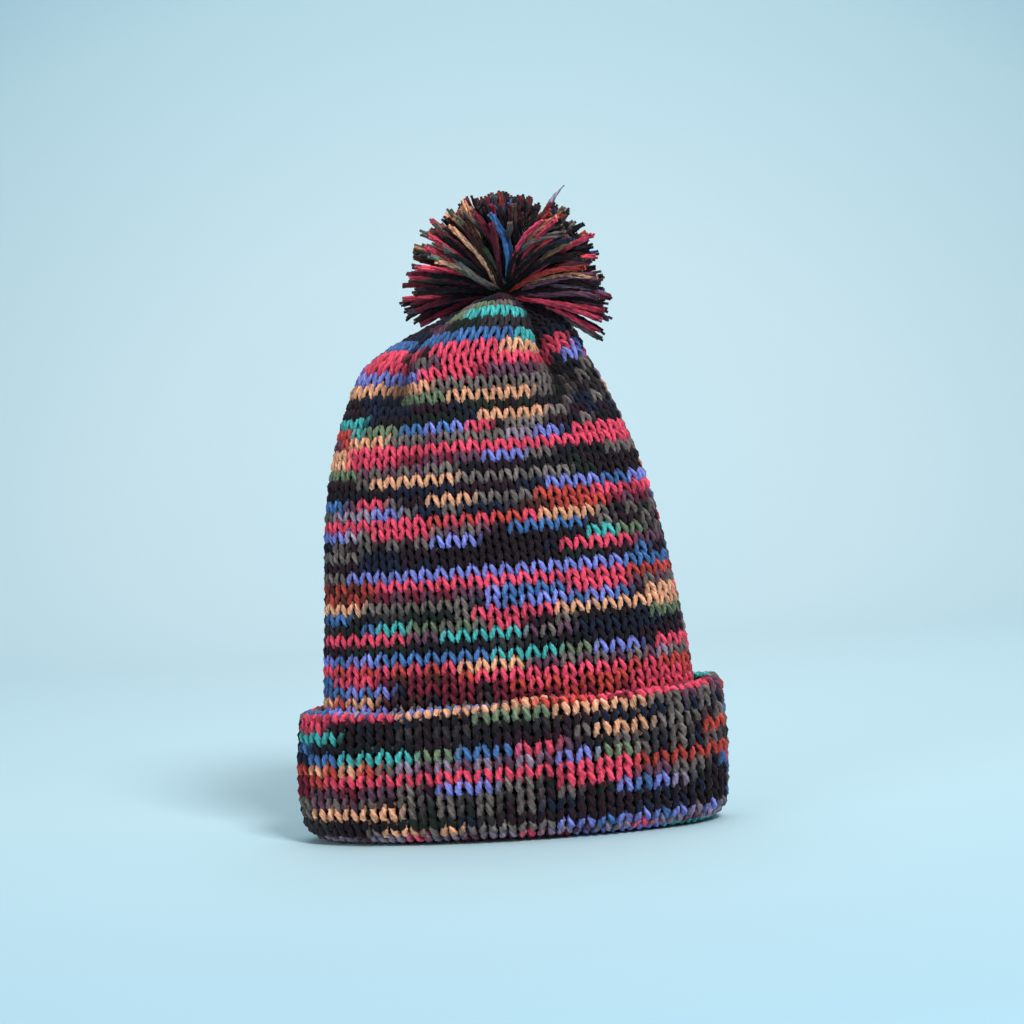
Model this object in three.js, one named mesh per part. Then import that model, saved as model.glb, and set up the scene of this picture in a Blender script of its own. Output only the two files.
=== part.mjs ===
// A pom pom beanie: one knitted tube, gathered at both ends and pushed into itself as its own
// lining, with the fold turned up into a cuff and a cut-yarn pompom tied to the crown.
// Millimetres, +Z up, front towards -Y, standing on its cuff at z = 0.
import * as THREE from "three";

// Knitted body
const hatHeight = 281.5; // floor to the gathered top of the outer layer
const bodyHalfWidth = 100.6; // outer layer at its foot, along X
const bodyHalfDepth = 37; // outer layer at its foot, along Y
const fabric = 4.4; // thickness of one knitted layer
const layerGap = 0.4; // clearance between layers that lie on each other
const crownSpace = 12; // room between the two gathered crowns
const gatherHole = 5; // radius left open by the drawn-up last course
const crownLean = 9.25; // how far the gathered top stands to the right of the foot
const bodySway = 9; // how far the shoulders below it stand to the left

// Cuff
const cuffHeight = 74;
const cuffRoll = 14; // outer radius of the turn at the foot
const cuffStandOff = cuffRoll - 0.6; // from the body's outer layer to the cuff's face
const cuffTopRound = 6; // outer radius of the fold at the top edge
const cuffRise = 3.5; // the top edge is this much higher at the right, lower at the left

// Yarn and knots
const yarn = 1.2; // radius of a gathering yarn
const tail = 1.1; // radius of a loose tail between the crowns
const knotRadius = 3.8;
const fit = 0.3; // clearance between pieces that touch

// Pompom
const neckRadius = 1.8; // the tie's twisted tails, where they pass through the crown
const coreRadius = 4.8; // the bound middle of the strands
const coreLift = 5.5; // centre of the core above the gathered top
const tieYarn = 0.8;
const tuftReach = 48; // core centre to strand tips
const tuftCount = 20;
const tuftSpread = THREE.MathUtils.degToRad(12); // half angle of one tuft
const tuftLowest = THREE.MathUtils.degToRad(12); // no tuft's middle is lower than this
const looseLength = 14; // how far the one long strand stands out of the tufts
const looseElevation = THREE.MathUtils.degToRad(57);

// Facets
const hatSides = 36;
const bodySteps = 15;
const arcSteps = 4;

const bodyRadius = (bodyHalfWidth + bodyHalfDepth) / 2;
const openness = (bodyHalfWidth - bodyHalfDepth) / 2; // what makes the round tube an oval one
const squeezeLimit = 0.6; // keeps the oval from folding over itself near the gathered tops
const squeezeStart = gatherHole + 1;
const layerPitch = fabric + layerGap;

const charcoal = "#2c2a36";
const plum = "#5a3d4c";
const coral = "#cc4657";
const periwinkle = "#6f74b8";
const steel = "#3f5f86";
const peach = "#d9956b";
const grey = "#6b6a70";
const olive = "#5f6b4c";

const hat = new THREE.Group();

function addPiece(name, geometry, colour, group = hat) {
  const material = new THREE.MeshStandardMaterial({ color: colour, roughness: 0.92, metalness: 0 });
  const mesh = new THREE.Mesh(geometry, material);
  mesh.name = name;
  group.add(mesh);
  return mesh;
}

// The hat is turned round its axis as circles, then pressed oval and leant over at the top.
function ovalAt(height) {
  return openness * Math.sqrt(Math.max(0, 1 - (height / hatHeight) ** 2));
}

function leanAt(height) {
  const share = height / hatHeight;
  const toRight = THREE.MathUtils.smoothstep(share, 0.87, 0.99);
  const toLeft = THREE.MathUtils.smoothstep(share, 0.32, 0.82);
  return (crownLean + bodySway) * toRight - bodySway * toLeft;
}

function pressOval(geometry, riseToRight = 0) {
  const place = geometry.getAttribute("position");
  for (let i = 0; i < place.count; i += 1) {
    const [x, y, z] = [place.getX(i), place.getY(i), place.getZ(i)];
    const radius = Math.hypot(x, y);
    const squeeze = Math.min(ovalAt(z), squeezeLimit * Math.max(0, radius - squeezeStart));
    const [cos, sin] = radius > 0 ? [x / radius, y / radius] : [0, 0];
    const rise = riseToRight * (z / cuffHeight) * cos;
    place.setXYZ(i, x + squeeze * cos + leanAt(z), y - squeeze * sin, z + rise);
  }
  return geometry;
}

const tieX = leanAt(hatHeight - fabric / 2); // the pompom's tie stands over the gathered hole

// Turns a closed outline of (radius, height) points round the hat's axis.
function turned(outline, sides = hatSides) {
  const closed = [...outline, outline[0].clone()];
  return new THREE.LatheGeometry(closed, sides).rotateX(Math.PI / 2);
}

function offsetInward(points, distance) {
  return points.map((point, i) => {
    const before = points[Math.max(0, i - 1)];
    const after = points[Math.min(points.length - 1, i + 1)];
    const along = after.clone().sub(before).normalize();
    return new THREE.Vector2(point.x - along.y * distance, point.y + along.x * distance);
  });
}

// One knitted layer from its foot to its gathered top, as shares of its foot radius and height.
function bodyLayer(footRadius, foot, top) {
  const shape = [
    [1, 0], [0.988, 0.27], [0.948, 0.43], [0.898, 0.62], [0.792, 0.77],
    [0.648, 0.885], [0.427, 0.952], [0.225, 0.985],
  ];
  const stations = shape.map(([across, up]) => {
    return new THREE.Vector2(across * footRadius, foot + up * (top - foot));
  });
  stations.push(new THREE.Vector2(gatherHole, top));
  const outside = new THREE.SplineCurve(stations).getPoints(bodySteps);
  const inside = offsetInward(outside, fabric);
  inside[0].set(footRadius - fabric, foot);
  inside[inside.length - 1].set(gatherHole, top - fabric);
  return turned([...outside, ...inside.reverse()]);
}

const liningTop = hatHeight - fabric - crownSpace;

function makeBody() {
  addPiece("outer_shell", pressOval(bodyLayer(bodyRadius, layerPitch, hatHeight)), charcoal);
  const lining = bodyLayer(bodyRadius - layerPitch, layerPitch, liningTop);
  addPiece("lining", pressOval(lining), plum);
}

// The face wraps under the foot and over the top edge; the backing stands inside it.
function makeCuff() {
  const faceRadius = bodyRadius + cuffStandOff;
  const lipRadius = bodyRadius - 2 * fabric - layerGap;
  const backingRadius = faceRadius - layerPitch;
  const backingInside = backingRadius - fabric;
  const quarter = Math.PI / 2;
  const face = new THREE.Shape();
  face.moveTo(lipRadius, 0);
  face.lineTo(faceRadius - cuffRoll, 0);
  face.absarc(faceRadius - cuffRoll, cuffRoll, cuffRoll, -quarter, 0, false);
  face.absarc(faceRadius - cuffTopRound, cuffHeight - cuffTopRound, cuffTopRound, 0, quarter, false);
  face.lineTo(backingInside, cuffHeight);
  face.lineTo(backingInside, cuffHeight - fabric);
  const inTop = cuffTopRound - fabric;
  face.absarc(faceRadius - cuffTopRound, cuffHeight - cuffTopRound, inTop, quarter, 0, true);
  face.absarc(faceRadius - cuffRoll, cuffRoll, cuffRoll - fabric, 0, -quarter, true);
  face.lineTo(lipRadius, fabric);
  addPiece("cuff_face", pressOval(turned(distinct(face.getPoints(arcSteps))), cuffRise), coral);

  const backing = new THREE.Shape();
  const backingRoll = cuffRoll - layerPitch;
  const rollCentre = faceRadius - cuffRoll;
  const lowest = -Math.acos(Math.min(1, Math.max(0, (backingInside - rollCentre) / backingRoll)));
  backing.moveTo(backingInside, cuffRoll + backingRoll * Math.sin(lowest));
  backing.absarc(rollCentre, cuffRoll, backingRoll, lowest, 0, false);
  backing.absarc(faceRadius - cuffTopRound, cuffHeight - cuffTopRound, inTop - layerGap, 0, quarter, false);
  backing.lineTo(backingInside, cuffHeight - layerPitch);
  const backingRing = turned(distinct(backing.getPoints(arcSteps)));
  addPiece("cuff_backing", pressOval(backingRing, cuffRise), plum);
}

// Drops points that fall on the one before them, and a last point that falls on the first.
function distinct(points) {
  const kept = points.filter((point, i) => i === 0 || point.distanceTo(points[i - 1]) > 1e-6);
  return kept[0].distanceTo(kept[kept.length - 1]) < 1e-6 ? kept.slice(0, -1) : kept;
}

function tube(points, radius, steps) {
  const section = new THREE.Shape();
  section.absarc(0, 0, radius, 0, 2 * Math.PI, false);
  const extrudePath = new THREE.CatmullRomCurve3(points.map((p) => new THREE.Vector3(...p)));
  return new THREE.ExtrudeGeometry(section, { extrudePath, steps, curveSegments: 4 });
}

function gatherRing(top) {
  const ring = new THREE.TorusGeometry(gatherHole - yarn - 0.2, yarn, 6, 16);
  return pressOval(ring.translate(0, 0, top - fabric / 2));
}

const knotHeight = hatHeight - fabric - fit - knotRadius - 1.3;

// The yarns that close the two crowns, and the knot and tails that hold the pompom.
function makeCrownYarns() {
  addPiece("crown_gather_cord", gatherRing(hatHeight), charcoal);
  addPiece("lining_gather_cord", gatherRing(liningTop), plum);
  const knot = new THREE.SphereGeometry(knotRadius, 10, 8).rotateX(Math.PI / 2);
  addPiece("anchor_knot", knot.translate(tieX, 0, knotHeight), charcoal);
  const tailReach = 0.45 * bodyRadius;
  for (const [side, name] of [[-1, "anchor_tail_left"], [1, "anchor_tail_right"]]) {
    const route = [[0.39, 1, -2.5], [0.71, -1, -6.5], [1, 0, -11]].map(([out, y, down]) => {
      const height = knotHeight + down;
      return [leanAt(height) + side * out * tailReach, y, height];
    });
    route.unshift([tieX + side * (knotRadius + fit + 0.1), 0, knotHeight]);
    addPiece(name, tube(route, tail, 8), charcoal);
  }
  const ringReach = gatherHole - yarn - 0.4;
  const underHole = hatHeight - fabric / 2 - yarn - tail;
  const link = [
    [leanAt(underHole), ringReach, underHole],
    [leanAt(underHole), ringReach + 0.2, underHole - 2],
    [leanAt(underHole), knotRadius + 3.2, knotHeight - 1],
    [leanAt(liningTop) + 1, knotRadius + 1.5, knotHeight - 4.5],
    [leanAt(liningTop), ringReach - 0.2, liningTop + 0.8],
    [leanAt(liningTop), ringReach - 0.2, liningTop - fabric / 2 + yarn + fit],
  ];
  addPiece("crown_closing_tail", tube(link, tail, 8), charcoal);
}

// Pompom: tie and core at the crown, then tufts of cut strands on a spiral over the upper half.
function makePompom() {
  const centre = hatHeight + coreLift;
  const pompom = new THREE.Group();
  pompom.position.set(tieX, 0, centre);
  hat.add(pompom);

  const neckTop = -coreRadius - fit;
  const neckBottom = knotHeight + knotRadius + fit - centre;
  const neck = new THREE.CylinderGeometry(neckRadius, neckRadius, neckTop - neckBottom, 12);
  neck.rotateX(Math.PI / 2).translate(0, 0, (neckTop + neckBottom) / 2);
  addPiece("pompom_neck_cord", neck, charcoal, pompom);

  const tieDrop = coreLift - tieYarn - 0.7;
  const tieRadius = Math.sqrt((coreRadius + tieYarn + fit) ** 2 - tieDrop ** 2);
  const tie = new THREE.TorusGeometry(tieRadius, tieYarn, 6, 16).translate(0, 0, -tieDrop);
  addPiece("pompom_tie", tie, plum, pompom);
  const core = new THREE.SphereGeometry(coreRadius, 12, 8).rotateX(Math.PI / 2);
  addPiece("pompom_core", core, charcoal, pompom);

  const root = coreRadius + 2 * tieYarn + 2 * fit; // clear of the tie at any lean
  const wide = Math.tan(tuftSpread);
  const profile = [
    [0, root], [root * wide, root], [tuftReach * 0.86 * wide, tuftReach * 0.86],
    [tuftReach * 0.62 * wide, tuftReach * 0.97], [0, tuftReach],
  ].map(([across, out]) => new THREE.Vector2(across, out));
  const shades = [charcoal, plum, coral, grey, charcoal, periwinkle, olive, charcoal, peach, steel];
  const goldenAngle = Math.PI * (3 - Math.sqrt(5));
  for (let i = 0; i < tuftCount; i += 1) {
    const share = (i + 0.5) / tuftCount;
    const up = 1 - share * (1 - Math.sin(tuftLowest));
    const out = Math.sqrt(1 - up * up);
    const turn = i * goldenAngle;
    const direction = new THREE.Vector3(out * Math.cos(turn), out * Math.sin(turn), up);
    const name = `pompom_tuft_${String(i + 1).padStart(2, "0")}`;
    const tuft = addPiece(name, new THREE.LatheGeometry(profile, 8), shades[i % shades.length], pompom);
    tuft.quaternion.setFromUnitVectors(new THREE.Vector3(0, 1, 0), direction);
  }

  const loose = new THREE.CylinderGeometry(yarn, yarn, looseLength, 8);
  loose.translate(0, tuftReach + fit + looseLength / 2, 0);
  loose.rotateZ(looseElevation - Math.PI / 2).rotateX(Math.PI / 2);
  addPiece("pompom_loose_strand", loose, periwinkle, pompom);
}

makeBody();
makeCuff();
makeCrownYarns();
makePompom();

export default hat;
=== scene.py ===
import math

import bpy
import numpy as np
from mathutils import Matrix, Vector


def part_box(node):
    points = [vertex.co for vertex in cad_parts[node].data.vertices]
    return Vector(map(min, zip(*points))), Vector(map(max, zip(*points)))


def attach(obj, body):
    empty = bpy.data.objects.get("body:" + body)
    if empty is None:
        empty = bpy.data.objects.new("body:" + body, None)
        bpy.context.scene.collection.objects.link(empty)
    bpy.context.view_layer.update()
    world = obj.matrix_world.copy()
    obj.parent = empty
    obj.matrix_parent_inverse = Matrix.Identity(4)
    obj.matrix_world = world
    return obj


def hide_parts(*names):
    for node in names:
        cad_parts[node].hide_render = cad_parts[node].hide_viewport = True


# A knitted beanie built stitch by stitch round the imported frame: every course is a real plied yarn.
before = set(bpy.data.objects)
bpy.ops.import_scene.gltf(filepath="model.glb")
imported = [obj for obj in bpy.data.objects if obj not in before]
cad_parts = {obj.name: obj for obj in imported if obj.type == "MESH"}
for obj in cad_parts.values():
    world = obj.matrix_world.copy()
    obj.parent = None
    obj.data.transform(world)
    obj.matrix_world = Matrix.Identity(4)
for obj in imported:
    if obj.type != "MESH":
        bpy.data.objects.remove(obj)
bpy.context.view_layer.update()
mm = 0.001


def linearColour(hexText):
    channels = [int(hexText[i:i + 2], 16) / 255 for i in (1, 3, 5)]
    return [c / 12.92 if c <= 0.04045 else ((c + 0.055) / 1.055) ** 2.4 for c in channels]


def smooth(value, low, high):
    share = np.clip((value - low) / (high - low), 0, 1)
    return share * share * (3 - 2 * share)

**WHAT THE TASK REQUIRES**
Using the data above, repeat exactly the lines that begin at the line with "const loose = new" and end at the line with "bpy.data.objects.remove(obj)", both ends included.

**SOLUTION FOR THIS EXERCISE**
  const loose = new THREE.CylinderGeometry(yarn, yarn, looseLength, 8);
  loose.translate(0, tuftReach + fit + looseLength / 2, 0);
  loose.rotateZ(looseElevation - Math.PI / 2).rotateX(Math.PI / 2);
  addPiece("pompom_loose_strand", loose, periwinkle, pompom);
}

makeBody();
makeCuff();
makeCrownYarns();
makePompom();

export default hat;
=== scene.py ===
import math

import bpy
import numpy as np
from mathutils import Matrix, Vector


def part_box(node):
    points = [vertex.co for vertex in cad_parts[node].data.vertices]
    return Vector(map(min, zip(*points))), Vector(map(max, zip(*points)))


def attach(obj, body):
    empty = bpy.data.objects.get("body:" + body)
    if empty is None:
        empty = bpy.data.objects.new("body:" + body, None)
        bpy.context.scene.collection.objects.link(empty)
    bpy.context.view_layer.update()
    world = obj.matrix_world.copy()
    obj.parent = empty
    obj.matrix_parent_inverse = Matrix.Identity(4)
    obj.matrix_world = world
    return obj


def hide_parts(*names):
    for node in names:
        cad_parts[node].hide_render = cad_parts[node].hide_viewport = True


# A knitted beanie built stitch by stitch round the imported frame: every course is a real plied yarn.
before = set(bpy.data.objects)
bpy.ops.import_scene.gltf(filepath="model.glb")
imported = [obj for obj in bpy.data.objects if obj not in before]
cad_parts = {obj.name: obj for obj in imported if obj.type == "MESH"}
for obj in cad_parts.values():
    world = obj.matrix_world.copy()
    obj.parent = None
    obj.data.transform(world)
    obj.matrix_world = Matrix.Identity(4)
for obj in imported:
    if obj.type != "MESH":
        bpy.data.objects.remove(obj)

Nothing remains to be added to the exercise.